Updated: Jan 6, 2023

When you stop and think about it, the central point of the Christmas story is so immense that it should knock us out of our chairs and leave us stunned and amazed.

Almighty God, the Alpha and the Omega, the Beginning and the End, the Creator of the universe, the One who was and is and is to come, choosing to become fully human. And choosing to do so as any other human does, by being born as a vulnerable dependent baby.


The Church through the ages has been quite clear on this truth: God did not act human or put on a human seeming. God became human, the Word became flesh, and as a fully human being experienced fully the human reality. Scabby knees and runny noses. Teenage acne and the woes of puberty. Growth pains and everything connected with maturing from an infant into a thirty-something year old man.


When Jesus was born, it was a full commitment to living in this world, with all of its joy and gladness, all of its pain and sorrow. It was a full commitment to being an embodied person, in the flesh, physically present and tied to the earth.


It was a commitment to the here and now.

That’s one of the important lessons we’re offered in the incarnation. God loves this world, this physical, created, broken and bruised, beat up world. God loves the stuff of this world, the people, the animals, the plants, the hills and valleys, the seas and rivers. God loves this real physical world so much that God committed God’s own self to living fully within it.

So the lesson is that we are meant to pay attention to this world, this physical space, our own here and now. As God entered into time and space in a very particular way, we are bound to our own time and space and called to be active participants in continually bringing God’s love and justice to here and now.


Another earthshaking, foundation-shifting part of the story is how God chose to enter this physical world. Yes, as a baby, but more precisely, as a poor baby. As a refugee child. As a homeless man. As an executed criminal. These are chapters in God’s fully human life, in the truly nitty gritty of the margins of society.


What do we learn from this part of the story? If we’re looking for God, we should look on the streets before the penthouse. Since God chose to be fully human with fishermen and tax collectors and prostitutes, we should probably expect God to continue to show up the places proper society wouldn’t ordinarily be found. God is in the shadows, in the dumps, in the wastelands, in the forgotten places.


And what does God offer in those overlooked places? Healing. Nourishment. Blessing. Compassion. Presence. Abundance.


That’s what we’re invited to carry with us as well, as followers of this Incarnate God, to the places where God is already waiting.

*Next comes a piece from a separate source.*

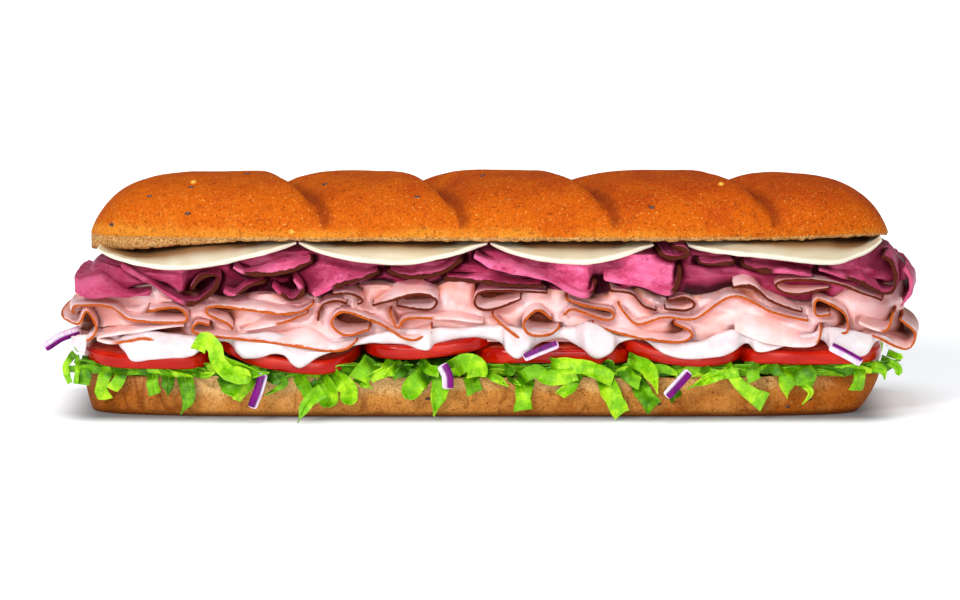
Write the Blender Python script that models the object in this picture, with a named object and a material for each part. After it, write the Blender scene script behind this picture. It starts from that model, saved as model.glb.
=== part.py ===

When the Gospel of John 1:5 declares “The light shines in the darkness, and the darkness did not overcome it,” it’s an active image. The light is shining in the darkness, and we are invited, if not commanded, to be bearers of that light, love, mercy, grace, justice, hope, life.


The birth of Jesus turns the world on its head, which is exactly what God intends. Mary did know, and sang about it in the Gospel of Luke:


God has scattered the proud in the thoughts of their hearts. God has brought down the powerful from their thrones, and lifted up the lowly; God has filled the hungry with good things, and sent the rich away empty. (Luke 1:51b-53)

May this Advent season prepare us to join God in living fully in this beautiful, broken world. May this Christmas season open our hearts to see the face of God in the nitty gritty realities of this life, this here and how. May our voices raised in singing “peace on earth” fill us with the fire of the Spirit to pursue that peace today and every day.